I wasn’t fond of detective fiction when I picked Atkinson’s Case Histories, presumably around the same time, but it occurred to me when I did that all literary fiction is about mystery in a sense, and indeed Behind the Scenes at the Museum was, structurally at least, a work of detective fiction, except the sleuth was the reader, because it’s a puzzle of a novel with a solution I didn’t see coming.

But I read Case Histories, because Kate Atkinson was now on my list of fundamental authors, authors whose work I will buy the day of release. Even if I wasn’t as crazy about Jackson Brodie as other readers were, perhaps distrusting of genre—although these books would prove to be my gateway to detective fiction proper, and fifteen years later, I’m absolutely a devotee.

And maybe it was because these books weren’t my favourite, or maybe it was the reason why they weren’t: the plots of the novels didn’t stay with me. Except for the first book, vaguely, the story of the Land sisters and their pile-on of tragedies. When I sat down to reread Case Histories this year in March, it was remarkable that I remembered nothing at all about the story except who had dunnit.

Part of it was that I’m not sure detective fiction necessarily lends itself to rereading for the average reader (and I am also talking about the average work of detective fiction, of which the Jackson Brodie novels, I think, are not). Also because this is a series of novels that have come out over fifteen years—it’s been ten years between Started Early, Took My Dog and the latest, Big Sky. Which I read last June on my 40th birthday, and I remembered nothing of the books that came before. Which is fine—each of these novels stands up fine on their own. But to miss anything of Atkinson’s keen sense of story and detail would be thoroughly a waste, and I thought how much I’d appreciate the chance to reread the Jackson Brodie books from start to finish.

And when the world fell apart in March, and I cycled into despair along with it, finding myself unable to read, the chance appeared, and I took it. Case Histories: An absorbing novel rife with plot, perfect for escaping. But also undeniably dark, brutal, violent, in a way that resonated with the world around me. A book that was an escape, but that was not completely a disconnect either. Why do bad things happen? Why is life so unfair? How do we keep going when people die? How do people survive trauma and tragedy? What kind of life is possible after that?

I was still pretty shattered when I reread Case Histories, during that very bad week I spent unable to eat, barely sleeping, having panic attacks, and finding it exhausting to walk upstairs. But the act of reading, of finding joy and solace again in a book, which is my usual practice, helped me to find my centre again, to find my feet, and feel at home inside myself even at this very strange time.

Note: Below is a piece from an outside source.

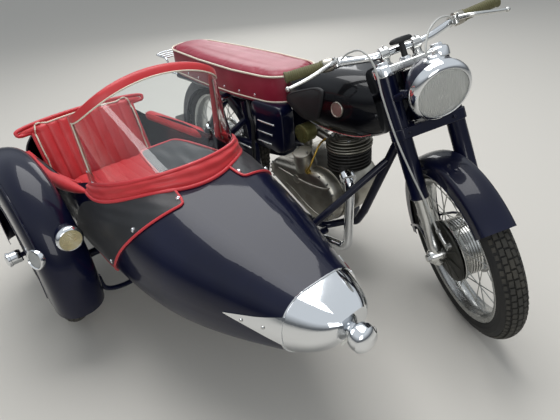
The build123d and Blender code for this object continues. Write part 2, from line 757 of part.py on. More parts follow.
# The band and the screen meet on a plane that rises forward
foot_plane = Plane(origin=(cockpit_front, body_centre, 635), z_dir=(-0.237, 0, 1))
with BuildPart() as scuttle_band:
    bowed_cone(590, 318, 282, 720, 262, 252)
    with BuildPart(mode=Mode.PRIVATE) as band_inside:
        bowed_cone(590, 296, 262, 720, 240, 232)
    add(band_inside.part, mode=Mode.SUBTRACT)
    split(bisect_by=Plane(origin=(screen_edge, 0, 0), z_dir=(1, 0, 0)))
    split(bisect_by=foot_plane, keep=Keep.BOTTOM)
    add(hull.part, mode=Mode.SUBTRACT)
    add(hull_skin.part, mode=Mode.SUBTRACT)

with BuildPart() as screen_inside:
    screen_cone(-screen_thickness)
with BuildPart() as windscreen:
    screen_cone(0)
    add(screen_inside.part, mode=Mode.SUBTRACT)
    split(bisect_by=Plane(origin=(screen_edge, 0, 0), z_dir=(1, 0, 0)))
    split(bisect_by=foot_plane)
    extrude(arch_outline(0), amount=600, mode=Mode.INTERSECT)

# A binding folded over the screen's top and back edges
with BuildPart() as binding_inside:
    screen_cone(-screen_thickness - 4)
with BuildPart() as window_space:
    extrude(arch_outline(binding), amount=600)
    split(bisect_by=Plane(origin=(screen_edge + binding, 0, 0), z_dir=(1, 0, 0)))
with BuildPart() as screen_binding:
    screen_cone(4)
    add(binding_inside.part, mode=Mode.SUBTRACT)
    split(bisect_by=Plane(origin=(screen_edge - 2, 0, 0), z_dir=(1, 0, 0)))
    split(bisect_by=foot_plane)
    extrude(arch_outline(-2), amount=600, mode=Mode.INTERSECT)
    add(window_space.part, mode=Mode.SUBTRACT)
    with Locations((screen_edge + binding, body_centre, screen_shoulder - 200)):
        Box(400, 800, 400, align=(Align.MIN, Align.CENTER, Align.CENTER), mode=Mode.SUBTRACT)
    add(windscreen.part, mode=Mode.SUBTRACT)

# Sidecar upholstery
with BuildPart() as seat_cushion:
    with BuildSketch(Plane.XY.offset(330)):
        with Locations((200, body_centre)):
            RectangleRounded(430, 430, 60)
    extrude(amount=110)
    fillet(seat_cushion.faces().sort_by(Axis.Z)[-1].edges(), 24)
    add(hull.part, mode=Mode.INTERSECT)

# The backrest leans back, its upper corners wide enough to lie over the armrests
lean = math.radians(back_lean)
back_up = Vector(-math.sin(lean), 0, math.cos(lean))
with BuildPart() as backrest:
    with BuildSketch(Plane(origin=back_hinge, x_dir=(0, 1, 0), z_dir=back_up.cross(Vector(0, -1, 0)))):
        with BuildLine():
            wing_low, wing_high = back_height - 48, back_height - 30
            Polyline((back_wing, wing_high), (back_wing, wing_low), (back_half, wing_low), (back_half, 0),
                     (-back_half, 0), (-back_half, wing_low), (-back_wing, wing_low), (-back_wing, wing_high))
            ThreePointArc((-back_wing, wing_high), (0, back_height), (back_wing, wing_high))
        make_face()
    extrude(amount=back_thickness / 2, both=True)
    rod(back_hinge - Vector(0, pin_end, 0), back_hinge + Vector(0, pin_end, 0), pin_diameter)

near_armrest = [(-155, -940, 535), (240, -940, 560), (525, -915, 600)]
far_armrest = [(-155, -350, 535), (360, -350, 566)]
with BuildPart() as armrests:
    tube(near_armrest, armrest_diameter, 80)
    rod(far_armrest[0], far_armrest[1], armrest_diameter)
    with Locations(near_armrest[0], near_armrest[-1], far_armrest[0]):
        Sphere(armrest_diameter / 2)
    add(hull.part, mode=Mode.SUBTRACT)
    for done in (hull_skin, scuttle_band, windscreen, screen_binding):
        add(done.part, mode=Mode.SUBTRACT)

# Sidecar chassis, its wheel axle and the struts that tie it to the motorcycle
with BuildPart() as sidecar_chassis:
    for y in chassis_rails:
        tube([(cross_front + 50, y, chassis_height), (-160, y, chassis_height), (-290, y, 246)], 36, 80)
    for x in (cross_front, sidecar_wheel_x, cross_rear):
        rod((x, chassis_rails[0], chassis_height), (x, chassis_rails[1], chassis_height), 34)
        for mount in (body_centre - 90, body_centre + 90):
            rod((x, mount, chassis_height), (x, mount, chassis_height + 80), 44)
    rod((cross_front, chassis_rails[1], chassis_height), (cross_front, -rail_half - 19, rail_height), 30)
    tube([(sidecar_wheel_x, chassis_rails[0], chassis_height),
          (sidecar_wheel_x, -968, chassis_height), (sidecar_wheel_x, -984, wheel_radius)], 34, 30)
    rod((sidecar_wheel_x, -970, wheel_radius), (sidecar_wheel_x, -1000, wheel_radius), 52)
    rod((sidecar_wheel_x, -984, wheel_radius),
        (sidecar_wheel_x, axle_end, wheel_radius), axle_diameter)
    rod((sidecar_wheel_x, axle_end + 50, wheel_radius), (sidecar_wheel_x, axle_end, wheel_radius), 46)
    add(hull.part, mode=Mode.SUBTRACT)

with BuildPart() as sidecar_struts:
    rod((cross_front, chassis_rails[1] + 20, chassis_height), (1066, 0, 540), 28)
    rod((cross_rear, chassis_rails[1], chassis_height), (330, -rail_half, 262), 34)
    rod((60, chassis_rails[1], chassis_height), (348, -rail_half, 560), 28)
    for done in (main_frame, sidecar_chassis, hull, hull_skin, rear_fork, rear_shocks, exhaust_pipe,
                 silencer, crankcase, cylinder_barrel, cylinder_head, rear_covers, tool_boxes):
        add(done.part, mode=Mode.SUBTRACT)

wheel_centre = Vector(sidecar_wheel_x, sidecar_wheel_y, wheel_radius)
with BuildPart() as sidecar_mudguard:
    guard(wheel_centre + Vector(0, 8, 0), -16, 196, sidecar_guard_radius, sidecar_guard_half,
          sidecar_guard_depth, 4)
    for ahead in (-1, 1):
        tube([(sidecar_wheel_x + ahead * 300, chassis_rails[0], chassis_height),
              (sidecar_wheel_x + ahead * 310, -950, chassis_height + 10),
              (sidecar_wheel_x + ahead * 310, sidecar_wheel_y + 84, wheel_radius - 20)], 20, 24)
    for done in (hull, hull_skin, sidecar_chassis):
        add(done.part, mode=Mode.SUBTRACT)

with BuildPart() as mudguard_lamp:
    spot = wheel_centre + Vector(0, 40, 0) + Vector(
        math.cos(math.radians(28)), 0, math.sin(math.radians(28))) * sidecar_guard_radius
    rod(spot - Vector(30, 0, 0), spot + Vector(22, 0, 0), 84)
    add(sidecar_mudguard.part, mode=Mode.SUBTRACT)

# Everything is named here: what stays on the frame, what turns with the fork and what tips forward
fixed = {
    "main_frame": main_frame, "rear_fork": rear_fork, "rear_shocks": rear_shocks,
    "fuel_tank": fuel_tank, "knee_pads": knee_pads, "filler_cap": filler_cap,
    "dual_seat": dual_seat, "rear_mudguard": rear_mudguard, "luggage_rack": luggage_rack,
    "rear_lamp": rear_lamp, "number_plate": number_plate, "tool_boxes": tool_boxes,
    "rear_covers": rear_covers, "crankcase": crankcase, "cylinder_barrel": cylinder_barrel,
    "cylinder_head": cylinder_head, "carburettor": carburettor, "exhaust_pipe": exhaust_pipe,
    "silencer": silencer, "chain_case": chain_case, "foot_controls": foot_controls,
    "sidecar_body": sidecar_body, "nose_cap": nose_cap, "bullet_lamp": bullet_lamp,
    "apron": apron, "scuttle_band": scuttle_band, "windscreen": windscreen,
    "screen_binding": screen_binding, "seat_cushion": seat_cushion, "armrests": armrests,
    "sidecar_chassis": sidecar_chassis, "sidecar_struts": sidecar_struts,
    "sidecar_mudguard": sidecar_mudguard, "mudguard_lamp": mudguard_lamp, "backrest": backrest,
}
steered = {
    "fork_sliders": fork_sliders, "fork_shrouds": fork_shrouds, "top_yoke": top_yoke,
    "damper_knob": damper_knob, "handlebar": handlebar, "grips": grips,
    "control_levers": control_levers, "headlamp_shell": headlamp_shell,
    "headlamp_rim": headlamp_rim, "headlamp_lens": headlamp_lens,
    "front_mudguard": front_mudguard, "front_brake_plate": front_brake_plate,
}

pieces = {name: sub_part.part for name, sub_part in fixed.items()}
for name, sub_part in steered.items():
    pieces[name] = sub_part.part.rotate(steering_axis, steer_angle)
for place, spot in wheel_spots.items():
    for name, sub_part in (("wheel", wheel), ("tyre", tyre)):
        stood = sub_part.part.rotate(Axis.X, 90).moved(Location(spot))
        if place == "front":
            stood = stood.rotate(steering_axis, steer_angle)
        pieces[f"{place}_{name}"] = stood

boxes = [piece.bounding_box() for piece in pieces.values()]
low = Vector(*[min(getattr(box.min, axis) for box in boxes) for axis in "XYZ"])
high = Vector(*[max(getattr(box.max, axis) for box in boxes) for axis in "XYZ"])
shift = Vector(-(low.X + high.X) / 2, -(low.Y + high.Y) / 2, -low.Z)
os.makedirs("parts", exist_ok=True)
for name, piece in pieces.items():
    placed = piece.moved(Location(shift))
    placed.label = name
    export_step(placed, f"parts/{name}.step")

turned_wheel_axis = Vector(0, 1, 0).rotate(Axis((0, 0, 0), up_axis), steer_angle)
print("size", high - low, "moved by", shift)
print("steering", steering_base + shift, up_axis)
print("front wheel axis", turned_wheel_axis)
print("front axle", Vertex(*front_axle).rotate(steering_axis, steer_angle).center() + shift)
print("rear axle", rear_axle + shift)
print("sidecar wheel", wheel_centre + shift)
print("backrest hinge", back_hinge + shift)
for boss in mirror_bosses:
    print("mirror boss", Vertex(*boss).rotate(steering_axis, steer_angle).center() + shift)
print("plate bolts", tail + Vector(-22, 0, -96) + shift)
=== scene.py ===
# %% [markdown]
# # A motorcycle and its sidecar
# This notebook dresses a classic single-cylinder motorcycle with a sidecar. Its frame, joints and
# sizes come from a finished engineering model, which is loaded first and never moved. Each later
# cell builds one visible piece round it: enamelled steel, polished alloy, chrome, rubber and
# vinyl.

# %% Load the engineering model
import json
import math

import bmesh
import bpy
import numpy as np
from mathutils import Matrix, Vector
from mathutils.bvhtree import BVHTree


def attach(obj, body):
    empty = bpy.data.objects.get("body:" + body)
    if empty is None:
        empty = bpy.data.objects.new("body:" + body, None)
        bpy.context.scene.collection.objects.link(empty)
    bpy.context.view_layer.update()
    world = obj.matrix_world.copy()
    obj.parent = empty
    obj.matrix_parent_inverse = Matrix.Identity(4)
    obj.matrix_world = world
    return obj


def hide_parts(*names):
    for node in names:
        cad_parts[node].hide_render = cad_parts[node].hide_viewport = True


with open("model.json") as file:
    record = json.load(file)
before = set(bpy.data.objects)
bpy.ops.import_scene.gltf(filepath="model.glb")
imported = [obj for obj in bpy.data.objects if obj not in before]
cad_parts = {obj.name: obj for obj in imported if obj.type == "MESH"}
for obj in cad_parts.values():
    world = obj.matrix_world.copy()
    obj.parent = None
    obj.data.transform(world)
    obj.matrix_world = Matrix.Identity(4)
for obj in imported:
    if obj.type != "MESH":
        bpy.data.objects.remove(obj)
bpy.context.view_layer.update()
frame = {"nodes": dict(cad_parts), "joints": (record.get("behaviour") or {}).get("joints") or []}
scene = bpy.context.scene
MM = 0.001

# %% [markdown]
# ## Two ways to say where a thing is
# A maker measures a motorcycle from its rear axle and its fork from the steering axis. The same
# two habits are used here: `at` takes millimetres ahead of the rear axle, to its left and above
# the ground, and `on_fork` takes millimetres up the steering axis, ahead of it and to its left.
# The fork is parked turned to the right, so its three directions come from the model's joints.

# %% Measuring from the axles
joints = {joint["name"]: joint for joint in frame["joints"]}
rear_axle = Vector(joints["rear_wheel_spin"]["pos_m"])
front_axle = Vector(joints["front_wheel_spin"]["pos_m"])
sidecar_axle = Vector(joints["sidecar_wheel_spin"]["pos_m"])
steer_base = Vector(joints["steering"]["pos_m"])
FORWARD, LEFT, UP = Vector((1, 0, 0)), Vector((0, 1, 0)), Vector((0, 0, 1))
fork_up = Vector(joints["steering"]["axis"]).normalized()
fork_left = Vector(joints["front_wheel_spin"]["axis"]).normalized()
fork_ahead = fork_left.cross(fork_up)
body_y = -640.0


def at(x, y, z):
    """A point in millimetres ahead of the rear axle, to its left and above the ground."""
    return Vector((rear_axle.x + x * MM, rear_axle.y + y * MM, z * MM))


def on_fork(along, ahead=0.0, side=0.0):
    """A point in millimetres up the steering axis, ahead of it and to the rider's left."""
    return steer_base + (fork_up * along + fork_ahead * ahead + fork_left * side) * MM


print("front axle up the fork", round((front_axle - steer_base).dot(fork_up) / MM, 1), "mm")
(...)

I don’t know that I properly understand these books’ notion of justice until I read them again in 2020. Jackson Brodie as an outlaw—he used to be a policeman. But the sense that justice proper lives outside the law, which continues to benefit the powerful, which continues to undermine the safety of girls and women. Jackson’s origin story lies in the murder of his older sister, a murder that was was never solved, and it’s a need to right what happened somehow that drives Jackson in these novels, which portray a world, very similar to our own, which is a dangerous case for girls and women.

That murders go unsolved, crimes unavenged. Clues don’t add up, villains get away with it, the banality of so much of this. Reality is a different kind of narrative, is what these books are saying, and yet, somehow, within the confines of a narrative, and there is the possibility of redemption in that. For the world, I mean. The possibility of hope.

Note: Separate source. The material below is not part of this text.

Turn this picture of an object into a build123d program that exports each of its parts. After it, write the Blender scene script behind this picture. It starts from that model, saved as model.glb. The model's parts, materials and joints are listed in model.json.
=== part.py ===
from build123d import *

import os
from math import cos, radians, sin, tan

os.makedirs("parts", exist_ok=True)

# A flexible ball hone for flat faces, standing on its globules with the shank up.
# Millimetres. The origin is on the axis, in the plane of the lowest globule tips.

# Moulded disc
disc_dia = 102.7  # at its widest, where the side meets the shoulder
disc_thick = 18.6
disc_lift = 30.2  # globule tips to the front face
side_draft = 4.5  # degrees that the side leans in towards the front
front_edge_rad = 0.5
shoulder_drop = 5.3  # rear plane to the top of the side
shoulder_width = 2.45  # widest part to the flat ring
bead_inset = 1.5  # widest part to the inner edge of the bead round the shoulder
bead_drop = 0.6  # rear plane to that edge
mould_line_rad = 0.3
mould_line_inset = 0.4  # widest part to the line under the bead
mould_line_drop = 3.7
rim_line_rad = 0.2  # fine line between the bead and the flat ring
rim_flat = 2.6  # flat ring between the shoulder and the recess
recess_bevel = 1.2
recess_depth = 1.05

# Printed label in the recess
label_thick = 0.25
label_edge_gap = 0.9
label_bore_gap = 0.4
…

One Good Turn takes place two years after Case Histories, Jackson in Edinburgh where his girlfriend Julia has a show at the summer festival. “A Jolly Good Murder Mystery” is the novel’s subtitle, and there is a rollickingness to the novel, whose characters include a writer of middling detective fiction. One Good Turn is self-aware, possibly winking. And its many strands are slightly absurd, but their weaving is masterful, a much richer tapestry than Case Histories. The confident way it all holds together.

And then When Will There Be Good News?, which is a literary masterpiece, I think, the best book of them all, and they’re all extraordinarily good. Featuring Reggie Chase, who appears again in Big Sky—but I didn’t remember her. Unfathomable too, because she’s basically unforgettable. A teenage genius from the wrong side of the tracks, almost no one to guide her. A devastating train crash, and it’s Reggie who saves Jackson’s life, forever in his debt—and doubly, because he writes her a cheque that bounces when his wife disappears with his entire fortune. And we meet Louise Monroe again, the police inspector from the previous book, and this all is a book about trauma, and violence, everyday brutality, domestic violence—and Atkinson even makes it funny, like all the books, which still doesn’t undermine the enormity of the message. Humour is how you make it bearable, I guess, and it helps that life is so absurd.

To reread a series of books so concerned with history is interesting, and the series also shows the changes occurring during the years they were written and take place. I will never forget my first trip to the UK post 2008 economic crash, how different it was, all the holes in the streets where the Woolworths had been—and Started Early, Took My Dog is situated in the wreckage of that moment, another kind of trauma. “The world was going to hell in a handcart…” The sex workers who used to do the job because of poverty, but now it’s because of addiction. Started Early… moves between the 1970s and 2010, and it’s a strange kind of nostalgia. It wasn’t that things were better then, but they were different, that’s all. This is a novel that’s about the fraying of the social fabric, but that’s not necessarily a contemporary story, and might be classic after all. There also have always been bad guys, and some things never change, which is why Jackson Brodie knows as much as as he does—when he’s not walking headlong into disaster.

(This novel is also the way I discovered Betty‘s, and made our first visit to the one in Ilkley in 2011, on the recommendation of Jackson Brodie himself… “If Britain had been run by Betty’s, it would never have succombed to economic Armageddon.”)

And then last week I reread Big Sky, not even a year after the first time, and I knew Reggie Chase this time, now a police inspector herself. And I loved it, just like I loved all of them—its furious, unabashed politics and strong sense of justice. And I loved too the way a few strands in the book that do not quite get tied up, which could suggest that perhaps there are more Jackson Brodie novels to come. A reader can hope…

Or else it’s just that these books, while precise in their composition, are also meant to mimic reality—rough, ragged, and untidy, but sometimes so sublime.

One thought on “Rereading Jackson Brodie in the Spring of 2020”

  1. Jilanna says:

    I love, love, love this post! I have read all of the Jackson Brodie books except Big Sky (my copy is backordered). It’s a treat to read this post and recognize the other books and know that you’ve captured the spirit of them — and all of Kate Atkinson’s work — without giving anything away.